The end of a revolution is not something inherently given, but a process in the making that serves different perspectives and interests. At the same time, the phase of transition characterized by chaos and instability very often opposes and challenges the attempts of making an end - from both a theoretical and a practical perspective. Is an end of a revolution even possible if history is understood as a constant process based on a linear definition of time and temporality? What challenges does the idea of a leaderless movement pose towards traditional views of political authority and authorship? What happens when unity and cohesion break apart and many different individual interests and powers evolve? What comes after the revolution?
The ongoing revolutions and uprisings in the Arab world highlight both the challenges of making a (constructive and collective) end, as well as the significance and timeliness of these questions to be addressed at the conference. Drawing upon contemporary and historical examples like the Arab Spring and the French Revolution, we invite you to examine the complex, multifaceted and mutable discourse that is shaped by historians who define, politicians who declare, writers who narrate and lawyers who legitimate the end of a revolution. In what violent and non-violent ways have people tried to stop, use or influence a revolution? Which strategies, tools and techniques are employed to end a revolution and how are they determined by underlying concepts of time, history and change? Through our collective inquiry - by analysing how people deal and dealt with moments of transition and by comparing their strategies, interests and narratives - our goal is to better understand the phenomenon of social and political change. With this approach we hope not only to expand the knowledge of revolutions but also to develop new ideas and strategies that will potentially prove to be practically important and relevant.

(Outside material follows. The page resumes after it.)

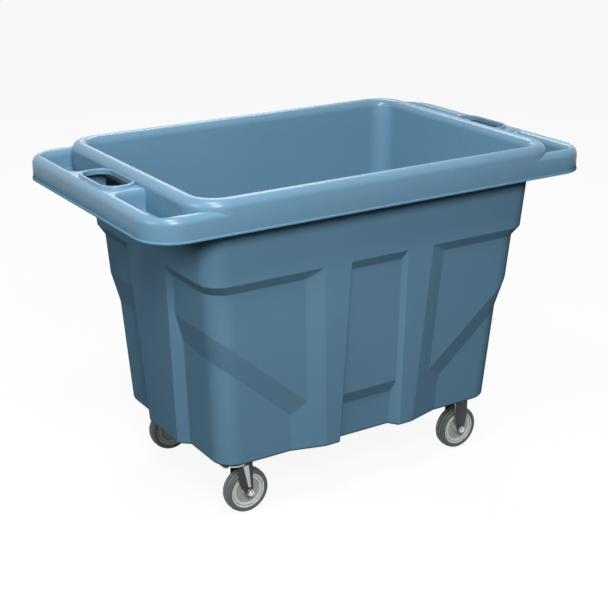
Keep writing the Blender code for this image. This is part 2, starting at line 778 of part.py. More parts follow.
def fork_legs(name, top, left, right, axle_x, finish):
    """Two legs with their axle holes."""
    legs = []
    for side in (-1, 1):
        inner, outer = sorted((side * leg_inner, side * leg_outer))
        leg = prism(name, leg_outline(top, left, right, axle_x), inner, outer, finish, axis="Y")
        hole = prism("axle_hole", circle(AXLE_RADIUS + SEAT_GAP, BOLT_SEGMENTS, (axle_x, WHEEL_RADIUS)),
                     inner - CUT_PAST, outer + CUT_PAST, axis="Y")
        legs.append(cut(leg, hole))
    return legs


def place(made, parent, x, y):
    """Moves the mesh's place onto the object and hangs it under its parent."""
    made.location = (x - parent.location.x, y - parent.location.y, made.location.z - parent.location.z)
    made.parent = parent
    return made


def empty(name, x, y, z):
    made = bpy.data.objects.new(name, None)
    made.location = (x, y, z)
    bpy.context.scene.collection.objects.link(made)
    return made


def swivel_plate(name):
    plate = prism(name, plate_outline(), plate_bottom, plate_top, zinc_plate())
    ring_out = BALL_TRACK_RADIUS + RACE_WIDTH / 2
    inside = plate_bottom + PLATE_THICKNESS / 2
    unite(plate, prism("race", circle(ring_out, WHEEL_SEGMENTS), race_bottom, inside))
    inner = BALL_TRACK_RADIUS - RACE_WIDTH / 2
    cut(plate, prism("race_bore", circle(inner, WHEEL_SEGMENTS), race_bottom - CUT_PAST, plate_bottom))
    drill(plate, 0, 0, KING_PIN_RADIUS + SEAT_GAP, race_bottom - CUT_PAST, plate_top + CUT_PAST, PIN_SEGMENTS)
    drill(plate, 0, 0, KING_PIN_HEAD_RADIUS + SEAT_GAP, plate_top - KING_PIN_RECESS, plate_top + CUT_PAST,
          PIN_SEGMENTS)
    for x, y in bolt_places(0, 0):
        drill(plate, x, y, BOLT_RADIUS + SEAT_GAP, plate_bottom - CUT_PAST, plate_top + CUT_PAST)
    return plate


def ball_ring(name):
    middle = crown_top + SEAT_GAP + BALL_RADIUS
    section = circle(BALL_RADIUS, BALL_SIDES, (BALL_TRACK_RADIUS, middle))
    return lathe(name, section, zinc_plate(), WHEEL_SEGMENTS)


def king_pin(name):
    shank, head = KING_PIN_RADIUS, KING_PIN_HEAD_RADIUS
    low = crown_bottom - SEAT_GAP
    high = plate_top - KING_PIN_RECESS + SEAT_GAP
    profile = [
        (0, low - KING_PIN_HEAD_HEIGHT), (head * 0.7, low - KING_PIN_HEAD_HEIGHT),
        (head, low - KING_PIN_HEAD_HEIGHT / 2), (head, low), (shank, low), (shank, high), (head, high),
        (head, plate_top - SEAT_GAP), (0, plate_top - SEAT_GAP),
    ]
    return lathe(name, profile, zinc_plate(), PIN_SEGMENTS)


def swivel_fork(name):
    fork = prism(name, circle(CROWN_RADIUS, WHEEL_SEGMENTS), crown_bottom, crown_top, zinc_plate())
    left, right = SWIVEL_LEG_BACK, SWIVEL_TRAIL + SWIVEL_LEG_REACH
    yoke = [(left, -leg_outer), (right, -leg_outer), (right, leg_outer), (left, leg_outer)]
    unite(fork, prism("yoke", yoke, crown_bottom, crown_top))
    unite(fork, *fork_legs("leg", crown_top, left, right, SWIVEL_TRAIL, None))
    unite(fork, *(leg_rib(side, left, right, SWIVEL_TRAIL) for side in (-1, 1)))
    drill(fork, 0, 0, KING_PIN_RADIUS + SEAT_GAP, crown_bottom - CUT_PAST, crown_top + CUT_PAST, PIN_SEGMENTS)
    return fork


def rigid_fork(name):
    fork = prism(name, plate_outline(), plate_bottom, plate_top, zinc_plate())
    inside = plate_bottom + PLATE_THICKNESS / 2
    unite(fork, *fork_legs("leg", inside, -RIGID_LEG_HALF, RIGID_LEG_HALF, 0, None))
    for x, y in bolt_places(0, 0):
        drill(fork, x, y, BOLT_RADIUS + SEAT_GAP, plate_bottom - CUT_PAST, plate_top + CUT_PAST)
    return fork


def turned_parts(label, axle_x, side):
    """The sleeve, wheel core, tyre, axle bolt and nut, all about the axle, with the nut outside."""
    centre = (axle_x, 0, WHEEL_RADIUS)
    sleeve_out = AXLE_RADIUS + SEAT_GAP + SLEEVE_WALL
    sleeve_end = leg_inner - SEAT_GAP
    sleeve_in = AXLE_RADIUS + SEAT_GAP
    tube = [(sleeve_in, -sleeve_end), (sleeve_out, -sleeve_end),
            (sleeve_out, sleeve_end), (sleeve_in, sleeve_end)]
    sleeve = lathe(f"axle_sleeve_{label}", tube, zinc_plate(), PIN_SEGMENTS, "Y", centre)

    bore, rim, web, hub = sleeve_out + SEAT_GAP, CORE_RIM_WIDTH / 2, CORE_WEB_WIDTH / 2, HUB_WIDTH / 2
    half = [
        (bore, hub), (HUB_RADIUS, hub), (HUB_RADIUS + HUB_FILLET, web), (CORE_WEB_RADIUS, web),
        (CORE_GROOVE_RADIUS, rim - CORE_GROOVE_DEPTH), (CORE_GROOVE_RADIUS + CORE_GROOVE_DEPTH, rim),
        (CORE_RADIUS, rim),
    ]
    core = lathe(f"wheel_core_{label}", half + [(r, -y) for r, y in reversed(half)], wheel_grey(),
                 WHEEL_SEGMENTS, "Y", centre, flats=True)

    wall, seat = TREAD_WIDTH / 2, CORE_RADIUS + SEAT_GAP
    half = [(seat, wall), (SHOULDER_RADIUS, wall), (WHEEL_RADIUS - SHOULDER_DROP, wall - SHOULDER_IN),
            (WHEEL_RADIUS, TREAD_CROWN_WIDTH / 2)]
    tyre = lathe(f"tyre_{label}", half + [(r, -y) for r, y in reversed(half)], grey_rubber(),
                 WHEEL_SEGMENTS, "Y", centre, flats=True)

    bolt = hex_bolt(f"axle_bolt_{label}", AXLE_RADIUS, AXLE_HEAD_FLATS, AXLE_HEAD_HEIGHT,
                    leg_outer + SEAT_GAP, 2 * (leg_outer + SEAT_GAP) + AXLE_NUT_HEIGHT + AXLE_END)
    nut = prism(f"axle_nut_{label}", hexagon(AXLE_HEAD_FLATS), 0, AXLE_NUT_HEIGHT, zinc_plate())
    drill(nut, 0, 0, AXLE_RADIUS + SEAT_GAP, -CUT_PAST, AXLE_NUT_HEIGHT + CUT_PAST)
    nut.data.transform(Matrix.Translation((0, 0, -leg_outer - SEAT_GAP - AXLE_NUT_HEIGHT)))
    for made in (bolt, nut):
        made.data.transform(Matrix.Translation(centre) @ Matrix.Rotation(math.radians(90 * side), 4, "X"))
    return sleeve, core, tyre, bolt, nut


def hex_bolt(name, radius, flats, head_height, seat, length):
    """A bolt along Z, its head above the seat height and its shank down from there."""
    bolt = prism(name, hexagon(flats), seat, seat + head_height, zinc_plate())
    shank = prism("shank", circle(radius, BOLT_SEGMENTS), seat - length, seat + head_height / 2)
    return unite(bolt, shank)


def nut_plate(name):
    """The plate inside the tub that carries the four nuts of one caster."""
    low = tub_bottom + FLOOR_THICKNESS + SEAT_GAP
    high = low + NUT_PLATE_THICKNESS
    outline = plate_outline(nut_plate_length, nut_plate_width, NUT_PLATE_MARGIN)
    plate = prism(name, outline, low, high, zinc_plate())
    middle, nut_top = (low + high) / 2, high + WELD_NUT_HEIGHT
    for x, y in bolt_places(0, 0):
        unite(plate, prism("nut", hexagon(BOLT_HEAD_FLATS), middle, nut_top, centre=(x, y, 0)))
        drill(plate, x, y, BOLT_RADIUS + SEAT_GAP, low - CUT_PAST, nut_top + CUT_PAST)
    return plate


def mounting_bolt(name):
    """A bolt from below: through the caster plate, the tub's floor and the nut plate."""
    seat = plate_bottom - SEAT_GAP
    clamped = PLATE_THICKNESS + FLOOR_THICKNESS + NUT_PLATE_THICKNESS + 3 * SEAT_GAP
    length = clamped + WELD_NUT_HEIGHT + BOLT_END
    bolt = prism(name, hexagon(BOLT_HEAD_FLATS), seat - BOLT_HEAD_HEIGHT, seat, zinc_plate())
    shank = prism("shank", circle(BOLT_RADIUS, BOLT_SEGMENTS), seat - BOLT_HEAD_HEIGHT / 2, seat + length)
    return unite(bolt, shank)


def make_caster(label, x, side, swivels, root):
    y = side * caster_y
    sleeve, core, tyre, bolt, nut = turned_parts(label, SWIVEL_TRAIL if swivels else 0, side)
    if swivels:
        turning = empty(f"swivel_axis_{label}", x, y, plate_bottom)
        turning.parent = root
        place(swivel_plate(f"top_plate_{label}"), root, x, y)
        place(king_pin(f"king_pin_{label}"), root, x, y)
        place(ball_ring(f"ball_ring_{label}"), root, x, y)
        carried = (swivel_fork(f"swivel_fork_{label}"), sleeve, bolt, nut)
        for made in carried:
            made.data.transform(Matrix.Translation((0, 0, -plate_bottom)))
            made.parent = turning
    else:
        for made in (rigid_fork(f"rigid_fork_{label}"), sleeve, bolt, nut):
            place(made, root, x, y)
        turning = root
    axle_x = x + (SWIVEL_TRAIL if swivels else 0)
    spin = empty(f"wheel_axis_{label}", axle_x, y, WHEEL_RADIUS)
    if swivels:
        spin.location = (SWIVEL_TRAIL, 0, WHEEL_RADIUS - plate_bottom)
    spin.parent = turning
    for made in (core, tyre):
        made.data.transform(Matrix.Translation((-(SWIVEL_TRAIL if swivels else 0), 0, -WHEEL_RADIUS)))
        made.parent = spin
    place(nut_plate(f"nut_plate_{label}"), root, x, y)
    for number, (bolt_x, bolt_y) in enumerate(bolt_places(x, y), 1):
        place(mounting_bolt(f"mounting_bolt_{label}_{number}"), root, bolt_x, bolt_y)


def main():
    clear_scene()
    root = empty("cart", 0, 0, 0)
    for made in make_tub():
        made.parent = root
    for label, x, side, swivels in caster_places():
        make_caster(label, x, side, swivels, root)


main()
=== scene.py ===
import math

import bmesh
import bpy
from mathutils import Matrix, Vector


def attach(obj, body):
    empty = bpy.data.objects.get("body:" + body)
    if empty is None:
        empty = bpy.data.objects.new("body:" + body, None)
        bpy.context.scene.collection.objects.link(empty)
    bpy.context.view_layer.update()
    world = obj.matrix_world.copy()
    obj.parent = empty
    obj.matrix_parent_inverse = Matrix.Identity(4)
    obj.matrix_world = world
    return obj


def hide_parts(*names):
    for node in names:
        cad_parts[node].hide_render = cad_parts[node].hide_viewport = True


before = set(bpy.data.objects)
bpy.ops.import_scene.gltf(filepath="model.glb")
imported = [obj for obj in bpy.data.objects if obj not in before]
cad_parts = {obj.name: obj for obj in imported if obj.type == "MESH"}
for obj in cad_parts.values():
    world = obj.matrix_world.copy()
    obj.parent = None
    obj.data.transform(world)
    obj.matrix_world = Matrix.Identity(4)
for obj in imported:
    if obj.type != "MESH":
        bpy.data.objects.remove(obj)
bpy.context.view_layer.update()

# The tub's sizes, in metres, its heights measured from its underside
TUB_BOTTOM = 0.1355
WALL = 0.005
FLOOR_THICKNESS = 0.007
BOTTOM_HALF_X = 0.371
BOTTOM_HALF_Y = 0.248
DRAFT = math.tan(math.radians(3.5))
TUB_HEIGHT = 0.5965
CORNER_RADIUS = 0.045
BOTTOM_ROUND = 0.006

BELT_HEIGHT = 0.412
BELT_BEVEL = 0.021
RECESS_DEPTH = 0.011
LOWER_RECESS_DEPTH = 0.021
SIDE_PILLAR = (0.1125, 0.1356)
SIDE_PILLAR_RUN = 3.6
END_PILLAR = (0.066, 0.088)
END_PILLAR_RUN = 0.85
STEP_AT_PILLAR = 0.1155
STEP_AT_END = 0.3045
STEP_BAND = 0.058
PANEL = (0.0785, 0.0700)
PANEL_RUN = 0.7
PANEL_DEPTH = 0.011
LOWER_PANEL_DEPTH = 0.021
PANEL_BEVEL = 0.0205
PANEL_STEP = 0.110
PANEL_STEP_BAND = 0.0275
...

We seek rich, rigorous graduate student contributions from the humanities, social and political sciences (in particular from the following disciplines: law, literature, history, philosophy, political sciences, sociology), and even natural sciences if relevant.
Discussion themes may include, but are not restricted to:
* What is an End? Thinking About and Representing the End
* The End Versus Ending - Revolution as Process or Given?

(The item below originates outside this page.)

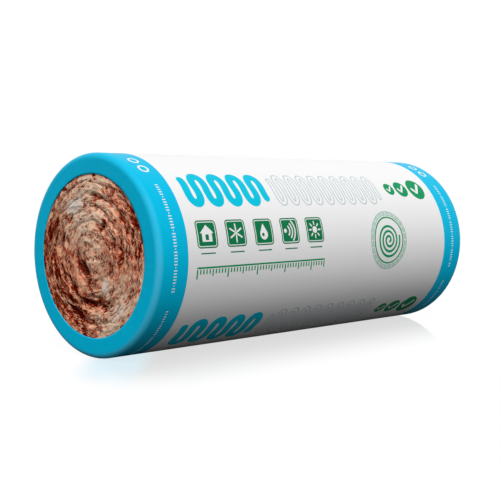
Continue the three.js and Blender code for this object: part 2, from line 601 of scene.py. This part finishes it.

* Controlling the End - Controlling the Power. Attempts of Overtaking the Protest
* Temporality, Change - and Order? How to Transform Chaos into Stability
* New Beginnings. Manifestos and Literary Narratives
* The People, the Media or the Military? Authorship of Revolution
* Continuity of Power. How to Deal with the Old Structures?
* Circular Revolution, Linear Progress and Permanent Evolution?

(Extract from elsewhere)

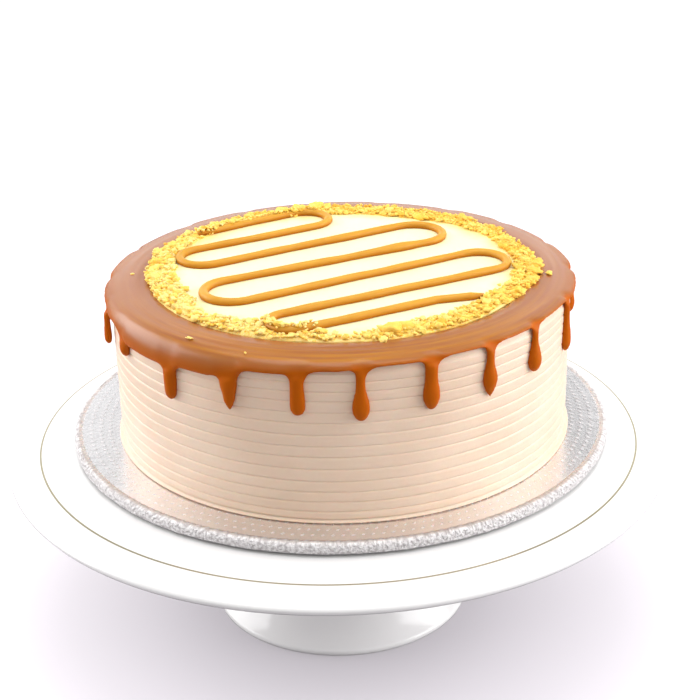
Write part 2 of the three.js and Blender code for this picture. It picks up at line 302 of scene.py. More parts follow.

* Arts, Religion and Empathy. Lessons to Unite the People
* Trials, Constitutions and Elections. The Role of Law in Transitional Periods
We ask prospective participants to submit a short curriculum vitae and a 500 word abstract that outlines the paper's topic, methodology and argument, as well as how the prospective participant's research interests relate to the theme of the conference more generally. Participants will be notified by mid-February whether their paper has been accepted into the conference. Please note that participants can apply for a limited number of travel grants.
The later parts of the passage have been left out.